= Acraephia (Boeotia) =

Town in ancient Boeotia

Acraephia or Akraiphia (Ἀκραιφία), Acraephiae or Akraiphiai (Ἀκραιφίαι), Acraephium or Akraiphion (Ἀκραίφιον), Acraephnium or Akraiphnion (Ἀκραίφνιον), was a town of ancient Boeotia on the slope of Mount Ptoum (Πτῶον) and on the eastern bank of the Lake Copais, which was here called Ἀκραιφὶς λίμνη from the town.

Acraephia is said to have been founded by Athamas or Acraepheus, son of Apollo; and according to some writers it was the same as the Homeric Arne. Here the Thebans took refuge, when their city was destroyed by Alexander the Great. It contained a temple of Dionysus.

At the distance of 15 stadia from the town, on the right of the road, and upon Mt. Ptoum, was a celebrated sanctuary and oracle of Apollo Ptous. This oracle was consulted by Mardonius before the Battle of Plataea, and is said to have answered his emissary, who was a Carian, in the language of the latter. The name of the mountain was derived by some from Ptous, a son of Apollo and Euxippe, and by others from Leto having been frightened πτοέω by a boar, when she was about to bring forth in this place. Both Acraephia and the oracle belonged to Thebes. There was no temple of the Ptoan Apollo, properly so called; Plutarch mentions a tholos (θόλος), but other writers speak only of a temenos (τέμενος), ἱερόν, Χρηστήριον or μαντεῖον. According to Pausanias, the oracle ceased after the capture of Thebes by Alexander; but the sanctuary still continued to retain its celebrity, as we see from the great Acraephian inscription, which August Böckh places in the time of Marcus Aurelius and his son Commodus after 177 CE. It appears from this inscription that a festival was celebrated in honour of the Ptoan Apollo every four years.

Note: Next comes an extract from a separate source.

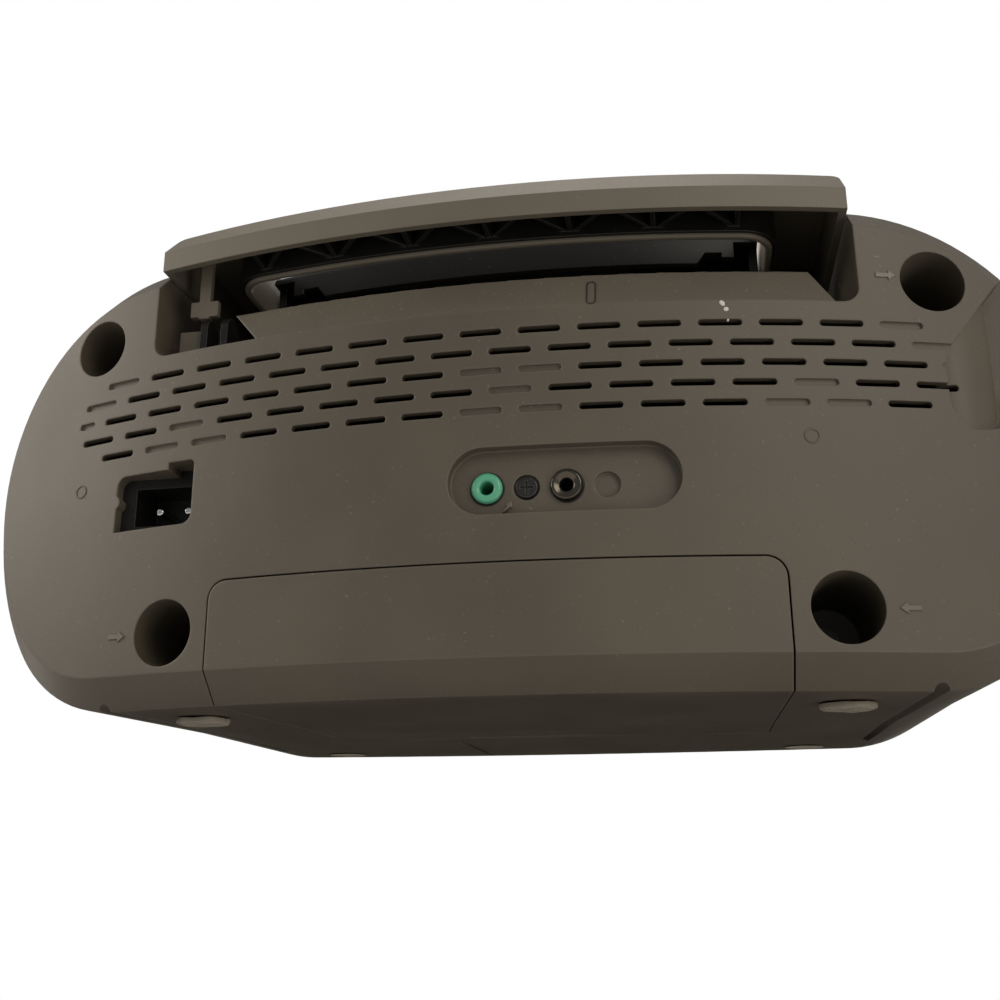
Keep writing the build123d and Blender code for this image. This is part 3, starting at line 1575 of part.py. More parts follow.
rack_line = pinion_y + pinion_pitch_radius
tooth_pitch = 2 * math.pi * pinion_pitch_radius / pinion_teeth
sled_side_y = disc_centre_y - pickup_width / 2
with BuildPart() as pickup_sled:
    with BuildSketch(Plane.XY.offset(pickup_low_z)):
        with Locations((pickup_start, disc_centre_y)):
            Rectangle(pickup_length, pickup_width)
    extrude(amount=pickup_top_z - pickup_low_z)
    with BuildSketch(Plane.YZ.offset(pickup_start - pickup_length)):
        with Locations(*[(y, rod_z) for y in rod_places]):
            Circle(rod_radius + pin_clearance)
    extrude(amount=2 * pickup_length, mode=Mode.SUBTRACT)
    # The rack has a space at the pinion's tooth when the pickup is at its start
    with BuildSketch(Plane.XY.offset(pickup_low_z)):
        with Locations((pickup_start, rack_line + tooth_root)):
            rack_depth = sled_side_y + pin_clearance - rack_line - tooth_root
            Rectangle(11 * tooth_pitch, rack_depth, align=(Align.CENTER, Align.MIN))
        for index in range(11):
            x = pinion_x + (index - 10 + 0.5) * tooth_pitch
            with BuildLine():
                Polyline(
                    (x - tooth_root_width / 2, rack_line + tooth_root + pin_clearance),
                    (x - tooth_tip_width / 2, rack_line - tooth_height),
                    (x + tooth_tip_width / 2, rack_line - tooth_height),
                    (x + tooth_root_width / 2, rack_line + tooth_root + pin_clearance),
                    close=True,
                )
            make_face()
    extrude(amount=pinion_height - 0.4)
finish(pickup_sled, "pickup_sled")

with BuildPart() as pickup_lens:
    with BuildSketch(Plane.XY.offset(pickup_top_z)):
        with Locations((pickup_start, disc_centre_y)):
            Circle(lens_radius)
    extrude(amount=lens_height)
    fillet(pickup_lens.faces().sort_by(Axis.Z)[-1].edges(), 1)
finish(pickup_lens, "pickup_lens")

with BuildPart() as sled_pinion:
    with BuildSketch(Plane.XY.offset(chassis_top + button_gap)):
        with Locations((pinion_x, pinion_y)):
            Circle(pinion_pitch_radius - tooth_root)
        for index in range(pinion_teeth):
            with BuildLine():
                corners = []
                for reach, across in (
                    (-tooth_root - 0.3, -tooth_root_width / 2),
                    (tooth_height, -tooth_tip_width / 2),
                    (tooth_height, tooth_tip_width / 2),
                    (-tooth_root - 0.3, tooth_root_width / 2),
                ):
                    turn = 2 * math.pi * index / pinion_teeth
                    out = pinion_pitch_radius + reach
                    corners.append(
                        (
                            pinion_x + across * math.cos(turn) - out * math.sin(turn),
                            pinion_y + across * math.sin(turn) + out * math.cos(turn),
                        )
                    )
                Polyline(*corners, close=True)
            make_face()
    extrude(amount=pinion_height)
    with BuildSketch(Plane.XY.offset(motor_low_z + 2 * wall)):
        with Locations((pinion_x, pinion_y)):
            Circle(spindle_radius)
    extrude(amount=chassis_top + 2 * button_gap - motor_low_z - 2 * wall)
finish(sled_pinion, "sled_pinion")


def turned(points, depth, x, height):
    """Radius and depth pairs turned about a line square to the leaning front."""
    centre = face_plane(depth, x, height).origin
    with BuildPart() as body:
        with BuildSketch(Plane(centre, x_dir=(1, 0, 0), z_dir=(0, math.sin(lean), math.cos(lean)))):
            with BuildLine():
                Polyline(*points, close=True)
            make_face()
        revolve(axis=Axis(centre, (0, math.cos(lean), -math.sin(lean))))
    return body.part


# Speakers, each with its grille, basket, cone and magnet; right is the +X side
for side, name in ((1, "right"), (-1, "left")):
    with BuildPart() as speaker_grille:
        with BuildSketch(face_plane(0, side * speaker_x, speaker_height)):
            Circle(grille_radius)
        extrude(amount=-speaker_set_back)
        add(leaning_cylinder(lens_set_in), mode=Mode.INTERSECT)
        add(leaning_cylinder(grille_depth), mode=Mode.SUBTRACT)
        with BuildSketch(face_plane(0, side * speaker_x, speaker_height)):
            slot_pitch = grille_slot + grille_bar
            for index in range(-8, 9):
                half_length = math.sqrt((grille_radius - 2 * wall) ** 2 - (index * slot_pitch) ** 2)
                with Locations((0, index * slot_pitch)):
                    Rectangle(2 * half_length, grille_slot)
            Rectangle(grille_bar, 2 * grille_radius, mode=Mode.SUBTRACT)
        extrude(amount=-far, mode=Mode.SUBTRACT)
    finish(speaker_grille, f"speaker_grille_{name}")

    basket = [
        (grille_radius + wall / 2, 0),
        (grille_radius + wall / 2, 2),
        (grille_radius - 2, 2),
        (magnet_radius + 2, speaker_depth - 2),
        (magnet_radius + 2, speaker_depth),
        (cone_neck + 1, speaker_depth),
        (cone_neck + 1, speaker_depth - 2),
        (magnet_radius, speaker_depth - 2),
        (grille_radius - 5, 1),
        (frame_flange_inner, 1),
        (frame_flange_inner, 0),
    ]
    with BuildPart() as speaker_frame:
        add(turned(basket, speaker_set_back, side * speaker_x, speaker_height))
    finish(speaker_frame, f"speaker_frame_{name}")

    cone = [
        (grille_radius - wall - 0.5, -1.2),
        (grille_radius - wall - 0.5, 0),
        (cone_outer, 0),
        (cone_neck, cone_depth + paper),
        (0, cone_depth - 4),
        (0, cone_depth - 4 - paper),
        (cone_neck, cone_depth - paper),
        (cone_outer, -1.2),
        (cone_outer + 3.5, -2.6),
    ]
    with BuildPart() as speaker_cone:
        add(turned(cone, speaker_set_back, side * speaker_x, speaker_height))
    finish(speaker_cone, f"speaker_cone_{name}")

    magnet = [(0, 0), (magnet_radius, 0), (magnet_radius, magnet_length), (0, magnet_length)]
    with BuildPart() as speaker_magnet:
        add(turned(magnet, speaker_set_back + speaker_depth, side * speaker_x, speaker_height))
    finish(speaker_magnet, f"speaker_magnet_{name}")

# Display, control board, buttons and knobs
with BuildPart() as display_lens:
    with BuildSketch(face_plane(lens_set_in, 0, 0)):
        with Locations((0, display_centre)):
            RectangleRounded(display_width - grille_gap, display_height - grille_gap, 2)
    extrude(amount=lens_set_in - flange_depth)
finish(display_lens, "display_lens")

with BuildPart() as display_module:
    with BuildSketch(face_plane(flange_depth)):
        with Locations((0, display_centre)):
            Rectangle(display_width + 4, display_height + 4)
    extrude(amount=flange_depth - board_set_back)
finish(display_module, "display_module")

with BuildPart() as control_board:
    with BuildSketch(face_plane(board_set_back)):
        with Locations((0, (board_low + board_high) / 2)):
            Rectangle(2 * board_post_x + 6, board_high - board_low)
    extrude(amount=-board_thickness)
    with BuildSketch(face_plane(pot_front)):
        with Locations((-knob_x, knob_centre), (knob_x, knob_centre)):
            Circle(pot_radius)
            Circle(knob_shaft_radius + pin_clearance, mode=Mode.SUBTRACT)
        with Locations((0, switch_centre)):
            Rectangle(switch_body_width, switch_body_height)
    extrude(amount=pot_front - board_set_back)
    with BuildSketch(face_plane(pot_front)):
        with Locations((0, switch_centre)):
            Rectangle(2 * switch_travel + 5, 3.2)
    extrude(amount=-3, mode=Mode.SUBTRACT)
finish(control_board, "control_board")

button_names = ("back_button", "play_button", "stop_button", "forward_button")
for index, name in enumerate(button_names):
    x = (index - 1.5) * button_pitch
    with BuildPart() as button:
        with BuildSketch(face_plane(-button_stand)):
            with Locations((x, button_row)):
                RectangleRounded(button_width, button_height, 2)
        extrude(amount=-button_stand - flange_depth - flange_thickness)
        fillet(button.faces().sort_by(Axis.Y)[0].edges(), 0.6)
        with BuildSketch(face_plane(flange_depth)):
            with Locations((x, button_row)):
                Rectangle(button_width + 2 * flange_extra, button_height + 2 * flange_extra)
        extrude(amount=-flange_thickness)
        with BuildSketch(face_plane(flange_depth)):
            with Locations((x, button_row)):
                Circle(stem_radius)
        extrude(amount=flange_depth - stem_end)
    finish(button, name)

power_profile = [
    (0, -button_stand),
    (power_radius - 0.6, -button_stand),
    (power_radius, 0.6 - button_stand),
    (power_radius, flange_depth),
    (power_radius + flange_extra, flange_depth),
    (power_radius + flange_extra, flange_depth + flange_thickness),
    (stem_radius, flange_depth + flange_thickness),
    (stem_radius, stem_end),
    (0, stem_end),
]
with BuildPart() as power_button:
    add(turned(power_profile, 0, 0, power_centre))
finish(power_button, "power_button")

knob_profile = [
    (0, -knob_gap - knob_stand),
    (knob_radius - 2, -knob_gap - knob_stand),
    (knob_radius - 0.8, 1 - knob_gap - knob_stand),
    (knob_radius, -knob_gap),
    (knob_shaft_radius, -knob_gap),
    (knob_shaft_radius, stem_end),
    (0, stem_end),
]
for side, name in ((-1, "volume_knob"), (1, "tuning_knob")):
    with BuildPart() as knob:
        add(turned(knob_profile, 0, side * knob_x, knob_centre))
        with BuildSketch(face_plane(-knob_gap - knob_stand, side * knob_x, knob_centre)):
            with Locations((0, knob_radius / 2)):
                Rectangle(1.4, knob_radius - 3)
        extrude(amount=-0.6, mode=Mode.SUBTRACT)
    finish(knob, name)

with BuildPart() as band_switch:
    with BuildSketch(face_plane(-button_stand)):
        with Locations((0, switch_centre)):
            Rectangle(switch_width, switch_height)
    extrude(amount=-button_stand - flange_depth)
    with BuildSketch(face_plane(flange_depth)):
        with Locations((0, switch_centre)):
            Rectangle(2 * (switch_width + switch_travel), switch_height + 3)
    extrude(amount=-flange_thickness)
    with BuildSketch(face_plane(flange_depth + flange_thickness)):
        with Locations((0, switch_centre)):
            Rectangle(3, 2.6)
    extrude(amount=-3)
finish(band_switch, "band_switch")
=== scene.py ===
# %% [markdown]
# # A portable CD player, seen from the back
# The solids come from the CAD build and are loaded as a fixed frame. This file gives them
# their finishes, adds small marks and trim, and sets a camera and a soft studio light.

# %% Load the frame
import json
import math
import bmesh
import bpy
from mathutils import Matrix, Vector


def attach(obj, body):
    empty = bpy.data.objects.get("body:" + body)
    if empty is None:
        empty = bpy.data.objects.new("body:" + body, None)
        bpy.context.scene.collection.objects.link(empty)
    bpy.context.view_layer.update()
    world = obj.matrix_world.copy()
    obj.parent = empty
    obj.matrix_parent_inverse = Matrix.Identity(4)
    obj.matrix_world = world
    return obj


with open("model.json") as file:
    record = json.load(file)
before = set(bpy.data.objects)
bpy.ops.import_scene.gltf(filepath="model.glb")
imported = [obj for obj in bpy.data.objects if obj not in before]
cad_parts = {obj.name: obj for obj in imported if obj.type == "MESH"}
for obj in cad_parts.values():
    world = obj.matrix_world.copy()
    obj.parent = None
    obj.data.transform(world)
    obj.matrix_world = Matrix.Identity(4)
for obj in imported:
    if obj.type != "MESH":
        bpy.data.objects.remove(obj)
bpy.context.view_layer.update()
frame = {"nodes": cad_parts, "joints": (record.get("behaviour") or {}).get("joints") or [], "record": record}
nodes = frame["nodes"]

# %% [markdown]
# The camera stands low behind the player and looks up at it, so the underside shows.
# Its place and lens were fitted to the photograph from the cabinet's known outline.

# %% Camera
camera_place = Vector((-0.0511, 0.3745, -0.0297))
camera_forward = Vector((0.163, -0.945, 0.282)).normalized()
camera_up = Vector((-0.054, 0.277, 0.959))
camera_right = camera_forward.cross(camera_up).normalized()
camera_up = camera_right.cross(camera_forward).normalized()
camera_data = bpy.data.cameras.new("camera")
camera_data.sensor_width = 36
camera_data.lens = 40.61
camera_data.clip_start = 0.01
print("lens:", camera_data.lens, "mm at", tuple(camera_place))
camera = bpy.data.objects.new("camera", camera_data)
turn = Matrix((camera_right, camera_up, -camera_forward)).transposed()
camera.matrix_world = Matrix.Translation(camera_place) @ turn.to_4x4()
bpy.context.scene.collection.objects.link(camera)
bpy.context.scene.camera = camera

# %% [markdown]
# Colours are written as sRGB hex values, as a paint chart gives them. Shaders count in
# linear light, so one function turns them. A second small function adds a shader node,
# fills its sockets and draws its links, and every material below is made with it.

# %% Helpers for materials
def linear(hex_colour):
    channels = []
    for start in (1, 3, 5):
        value = int(hex_colour[start : start + 2], 16) / 255
        channels.append(value / 12.92 if value <= 0.04045 else ((value + 0.055) / 1.055) ** 2.4)
    return (*channels, 1)


def add_node(material, kind, settings=None, sockets=None):
    """Adds a node. A socket takes a value, or a (node, output) pair to link."""
    made = material.node_tree.nodes.new(kind)
    for name, value in (settings or {}).items():
        setattr(made, name, value)
    for name, value in (sockets or {}).items():
        if isinstance(value, tuple) and isinstance(value[0], bpy.types.Node):
            material.node_tree.links.new(value[0].outputs[value[1]], made.inputs[name])
        else:
            made.inputs[name].default_value = value
    return made


def new_material(name):
    material = bpy.data.materials.new(name)
    material.use_nodes = True
    material.node_tree.nodes.clear()
    return material


def per_metre(millimetres):
    """Noise scale for a pattern that repeats about every so many millimetres."""
    return 1000 / millimetres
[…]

The ruins of Acraephia are situated at a short distance to the south of the modern village of the same name. The remains of the acropolis are visible on an isolated hill, a spur of Mt. Ptoum, and at its foot on the north and west are traces of the ancient town. Here stands the church of Agios Georgios (St. George) built out of the stones of the old town, and containing many fragments of antiquity. In this church William Martin Leake discovered the great inscription alluded to above, which is in honour of one of the citizens of the place called Epaminondas. The ruins near the fountain, which is now called Perdikóbrysis, probably belong to the sanctuary of the Ptoan Apollo.